Once all the slots are tallied up, we can create a per-cpu array map with nr_slots entries sized to any arbitrary BPFTRACE_MAX_STRLEN size. Note this size is basically unlimited now - multiple gigabytes should work as long as you have enough memory. The downside to this approach is that we are pessimistically pre-allocating memory. Strings can be smaller than BPFTRACE_MAX_STRLEN or worse: the strings may never be created. In this case, we’ve found in practice that our users are happy to trade some wasted memory for smoother debugging sessions.

Printing big strings

While assigning storage slots to each string is a novel trick, its implementation exposed a few long standing assumptions. The biggest challenge was printing big strings. For example, consider:

# bpftrace -e ‘kfunc:foo { printf(“%s, %s\n”, str(args.s), str(args.s)) }’

In this case, the program will allocate a two string “tuple” on the stack, copy both strings into the tuple, and then copy the tuple into a ring buffer for userspace to consume. Note that the stack allocation is not strictly necessary for BPF ring buffer (as it allows reserving and committing buffer space), but for simplicity we try to keep perf and BPF ring buffer support on as similar codepaths as possible.

However, printf() (and also print()) were implemented assuming that all the arguments can fit neatly on the stack. Now that strings do not necessarily fit on the stack, we must rework the printing code.

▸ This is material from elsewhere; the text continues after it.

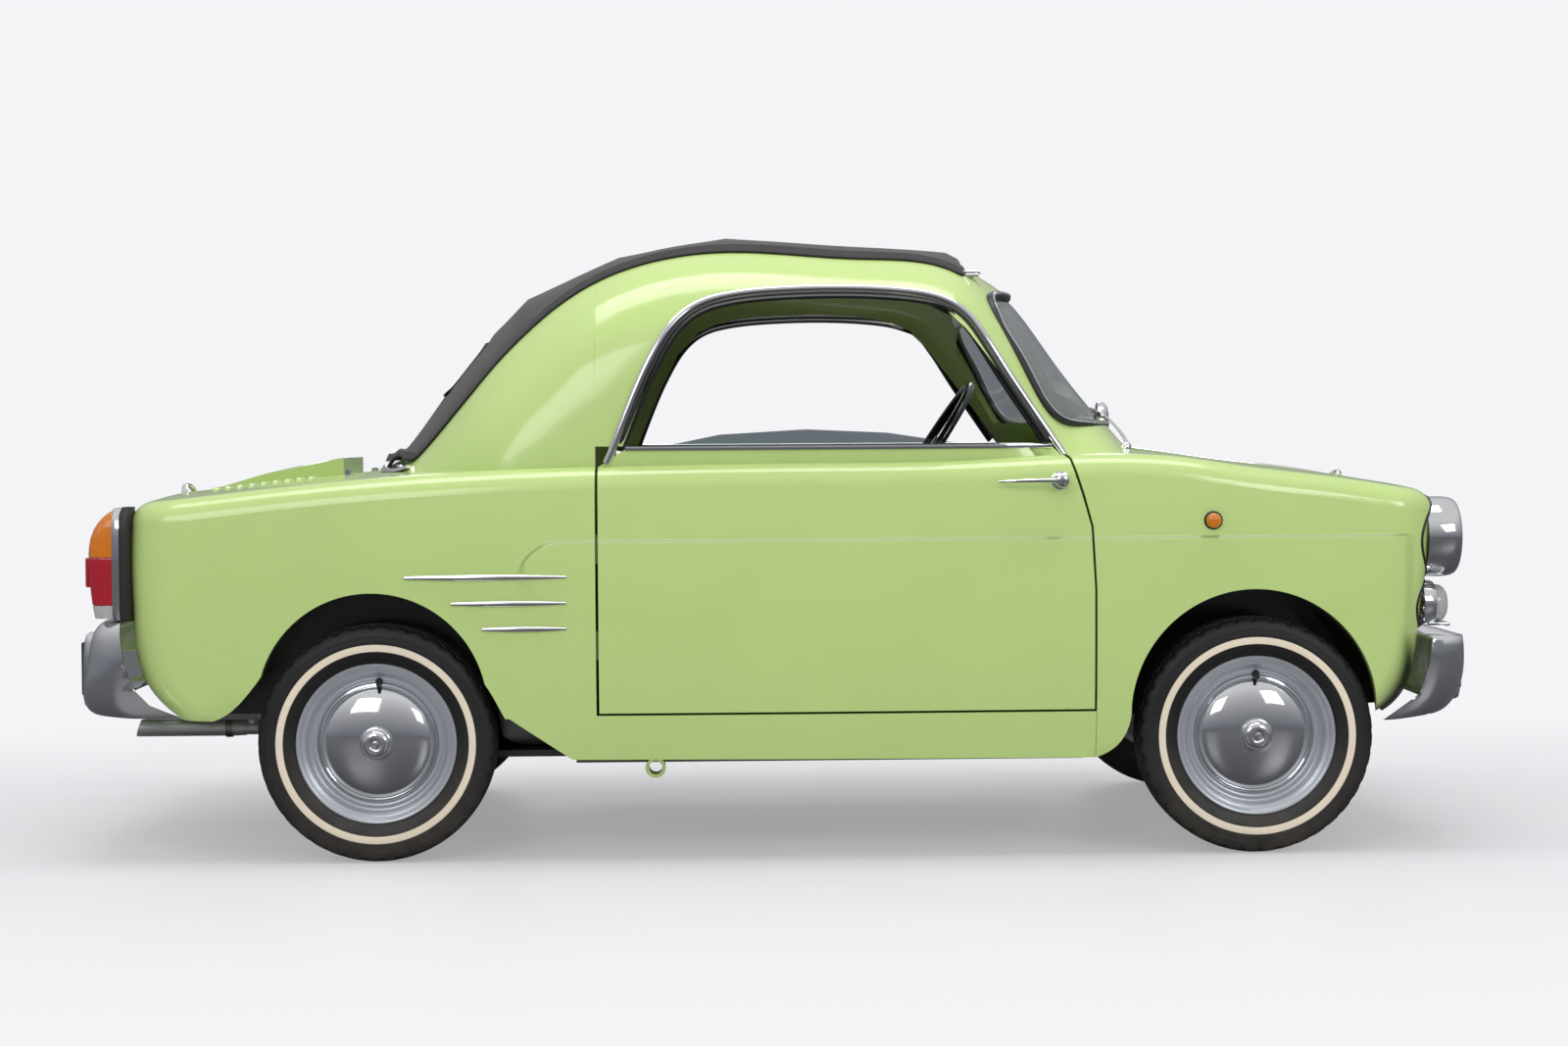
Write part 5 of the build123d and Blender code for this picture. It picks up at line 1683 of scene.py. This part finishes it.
@dataclass
class Seats:
    """The two front seats and the rear bench: padded, with sewn channels and piping."""

    middle: float = 0.3
    cushion: tuple[Flat, ...] = ((-0.122, 0.328), (-0.132, 0.392), (0.284, 0.421), (0.308, 0.398),
                                 (0.308, 0.338))
    back: tuple[Flat, ...] = ((-0.042, 0.42), (-0.136, 0.412), (-0.292, 0.796), (-0.276, 0.812),
                              (-0.222, 0.81))
    bench_cushion: tuple[Flat, ...] = ((-0.598, 0.232), (-0.598, 0.404), (-0.362, 0.41), (-0.357, 0.232))
    bench_back: tuple[Flat, ...] = ((-0.598, 0.426), (-0.598, 0.63), (-0.555, 0.63), (-0.53, 0.428))
    half: float = 0.205
    bench_half: float = 0.436
    channel: float = 0.052
    padding: Padding = field(default_factory=Padding)

    def build(self, box: Paintbox) -> None:
        """Pad one seat and the bench, then copy the seat to the other side."""
        grey = box["Grey leathercloth"]
        low, high = -self.middle - self.half, -self.middle + self.half
        cushion = self._pad(self.cushion, low, high, "passenger_seat_cushion", grey,
                            Vector((-0.07, 0, 1)).normalized())
        back = self._pad(self.back, low, high, "passenger_seat_back", grey,
                         Vector((0.91, 0, 0.4)).normalized())
        for piece in (cushion, back):
            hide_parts("passenger_seat")
            twin = again(piece, piece.name.replace("passenger", "driver"), "body")
            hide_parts("driver_seat")
        for piece, name in ((cushion, "cushion"), (back, "back")):
            pipe = self._piping(piece, f"passenger_seat_{name}_piping", box, low, high, name == "back")
            again(pipe, f"driver_seat_{name}_piping", "body")
        for outline, name, facing in ((self.bench_cushion, "rear_bench_cushion", Vector((0, 0, 1))),
                                      (self.bench_back, "rear_bench_back", Vector((0.97, 0, 0.24)))):
            piece = self._pad(outline, -self.bench_half, self.bench_half, name, grey, facing)
            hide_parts("rear_bench")
        log.info("seats and bench padded")

    def _pad(self, outline: tuple[Flat, ...], low: float, high: float, name: str,
             material: bpy.types.Material, facing: Vector) -> bpy.types.Object:
        """One stuffed piece with its channels sewn into the face that is sat on."""
        obj = outline_prism(outline, low, high, 0.016)
        self.padding.swell(obj)
        middle = (low + high) / 2
        reach = (high - low) / 2 - 0.045
        normals = [corner.normal.copy() for corner in obj.data.vertices]
        for corner, normal in zip(obj.data.vertices, normals):
            if normal.dot(facing) < 0.75 or abs(corner.co.y - middle) > reach:
                continue
            offset = ((corner.co.y - middle) / self.channel) % 1.0
            groove = max(0.0, 1.0 - abs(offset - 0.5) * 2 / 0.16)
            corner.co -= facing * 0.0055 * groove * groove * (3 - 2 * groove)
        return settle(obj, name, material, 60)

    def _piping(self, pad: bpy.types.Object, name: str, box: Paintbox, low: float, high: float,
                upright: bool) -> bpy.types.Object:
        """The sewn cord round the edge of the face that is sat on."""
        rows = [corner.co for corner in pad.data.vertices]
        middle = sum(rows, Vector()) / len(rows)
        points = []
        length = 0.195
        for x, y in rounded_ring(-length, length, (high - low) / 2 - 0.014, 0.05):
            if upright:
                target = Vector((0.199, (low + high) / 2 + y, 0.742)) + Vector((-0.39, 0, 0.92)) * x
            else:
                target = Vector((0.082 + x, (low + high) / 2 + y, middle.z + 0.3))
            found, place, normal, _ = pad.closest_point_on_mesh(target)
            if found:
                points.append(place + normal * 0.001)
        return settle(swept(points, oval(0.007, 0.007, 8), closed=True), name, box["Piping"], 60)


@dataclass
class Cabin:
    """What shows inside: dials, door cards, mats, levers, pedals and mirror."""

    dial: Point = (0.585, 0.3, 0.806)

    def build(self, box: Paintbox) -> None:
        """Build the cabin's pieces."""
        self._dials(box)
        self._mirror(box)
        self._mats(box)
        self._door_cards(box)
        self._controls(box)
        log.info("cabin pieces")

    def _dials(self, box: Paintbox) -> None:
        """One round dial in a chrome bezel before the driver, three knobs and an ashtray lid."""
        face = turned([(0.046, 0.0), (0.046, -0.004), (0.0, -0.004)], self.dial, "X", 1, 48)
        settle(face, "speed_dial_face", box["Dial face"], 40)
        bezel = turned([(0.044, -0.002), (0.046, -0.008), (0.05, -0.01), (0.054, -0.007), (0.055, 0.001),
                        (0.0475, 0.001), (0.0455, -0.001)], self.dial, "X", 1, 48)
        settle(bezel, "speed_dial_bezel", box["Bright chrome"], 50)
        needle = blocked((0.58, 0.288, 0.815), (0.0016, 0.04, 0.0026), 0.0007)
        settle(needle, "speed_dial_needle", box["Red lens"])
        knobs = [turned([(0.0045, 0.0), (0.0045, -0.01), (0.0105, -0.012), (0.0115, -0.018),
                         (0.0095, -0.023), (0.0, -0.024)], (0.586, y, 0.8), "X", 1, 24)
                 for y in (0.16, 0.11, 0.06, -0.01)]
        settle(join(knobs), "dash_knobs", box["Black moulding"], 40)
        lid = blocked((0.5845, -0.12, 0.806), (0.004, 0.11, 0.036), 0.0018)
        settle(lid, "ashtray_lid", box["Bright chrome"])
        rail = [(0.604, y, 0.8585) for y in (-0.53, -0.2, 0.2, 0.53)]
        settle(swept(rail, oval(0.01, 0.008, 10)), "dash_top_rail", box["Black moulding"], 60)

    def _mirror(self, box: Paintbox) -> None:
        """The inside mirror on its stalk under the header."""
        shell = stacked([((0.436, 0, 1.13), 0.006, 0.07), ((0.436, 0, 1.133), 0.009, 0.078),
                         ((0.43, 0, 1.148), 0.011, 0.082), ((0.424, 0, 1.163), 0.009, 0.078),
                         ((0.423, 0, 1.166), 0.006, 0.07)], 3.0, 32)
        settle(shell, "inside_mirror_shell", box["Bright chrome"], 40)
        stalk = swept([(0.436, 0, 1.15), (0.448, 0, 1.175), (0.44, 0, 1.205), (0.432, 0, 1.216)],
                      oval(0.008, 0.008, 10))
        settle(stalk, "inside_mirror_stalk", box["Bright chrome"], 60)

    def _mats(self, box: Paintbox) -> None:
        """Ribbed rubber mats on the floor, either side of the tunnel."""
        mat = blocked((0.22, -0.322, 0.2175), (0.78, 0.47, 0.006), 0.0025, 2)
        mat = settle(mat, "passenger_floor_mat", box["Rubber mat"])
        again(mat, "driver_floor_mat", "body")

    def _door_cards(self, box: Paintbox) -> None:
        """Trim panels on the doors, with a bright bead and a latch handle."""
        card = blocked((0.14, -0.564, 0.58), (0.94, 0.0035, 0.47), 0.0015, 2)
        pair(card, "door_card", box["Grey leathercloth"], body="right_door")
        rail = [(x, -0.5605, 0.745) for x in (-0.3, 0.0, 0.3, 0.58)]
        pair(swept(rail, oval(0.007, 0.007, 8)), "door_card_bead", box["Bright chrome"], 60, "right_door")
        lever = swept([(0.47, -0.56, 0.7), (0.47, -0.545, 0.7), (0.455, -0.54, 0.698),
                       (0.395, -0.54, 0.694)], oval(0.011, 0.008, 10), taper=[1.3, 1.0, 1.0, 0.7])
        pair(lever, "inside_handle", box["Bright chrome"], 60, "right_door")

    def _controls(self, box: Paintbox) -> None:
        """Gear lever, handbrake and three pedals."""
        lever = swept([(0.26, 0, 0.298), (0.255, 0, 0.36), (0.225, 0, 0.45), (0.205, 0, 0.5)],
                      oval(0.01, 0.01, 10))
        settle(lever, "gear_lever", box["Bright chrome"], 60)
        knob = turned([(0.006, -0.012), (0.016, -0.008), (0.0205, 0.004), (0.017, 0.016), (0.008, 0.022),
                       (0.0, 0.0235)], (0.203, 0, 0.505), "Z", 1, 24)
        settle(knob, "gear_lever_knob", box["Black moulding"], 50)
        boot = turned([(0.045, 0.0), (0.042, 0.006), (0.03, 0.01), (0.033, 0.018), (0.02, 0.024),
                       (0.022, 0.032), (0.009, 0.04), (0.0, 0.0405)], (0.26, 0, 0.299), "Z", 1, 32)
        settle(boot, "gear_lever_boot", box["Seal rubber"], 50)
        brake = swept([(0.02, 0, 0.3), (-0.03, 0, 0.335), (-0.11, 0, 0.375), (-0.2, 0, 0.402)],
                      oval(0.016, 0.012, 10))
        settle(brake, "hand_brake", box["Black moulding"], 60)
        for name, y in (("throttle", 0.215), ("brake", 0.3), ("clutch", 0.385)):
            pad = blocked((0.56, y, 0.335), (0.014, 0.052, 0.058), 0.005)
            arm = swept([(0.566, y, 0.335), (0.592, y, 0.34), (0.618, y, 0.44), (0.64, y, 0.52)],
                        oval(0.01, 0.01, 8))
            settle(join([pad, arm]), f"{name}_pedal", box["Black moulding"], 50)


def main() -> None:
    """Build the sub-assemblies in order."""
    logging.basicConfig(level=logging.INFO, format="%(message)s")
    rest_all()
    box = Paintbox()
    Studio().build()
    Carcass().dress(box)
    Wheel().build(box)
    FabricRoof().build(box)
    WindowTrim().build(box)
    FrontLamps().build(box)
    TailLamps().build(box)
    Bumpers().build(box)
    BodyDetails().build(box)
    Seats().build(box)
    Cabin().build(box)


if __name__ == "__main__":
    main()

Fortunately, we can just reuse the same per-cpu buffer trick as with big strings. Except this time there are no lifetime overlap issues so we can simply give the per-cpu array one entry sized to the largest tuple the program can create. Determining the largest tuple is also easy for a compiler - walk the AST again and keep the running max.

Conclusion

Now that the big issues (as well as some smaller ones we’ve glossed over) are solved, bpftrace plans to change the default value of BPFTRACE_MAX_STRLEN up to 1024 bytes. Assuming all goes well, scripts limited by small strings will magically start working better and new users will be none the wiser about any underlying BPF limitations.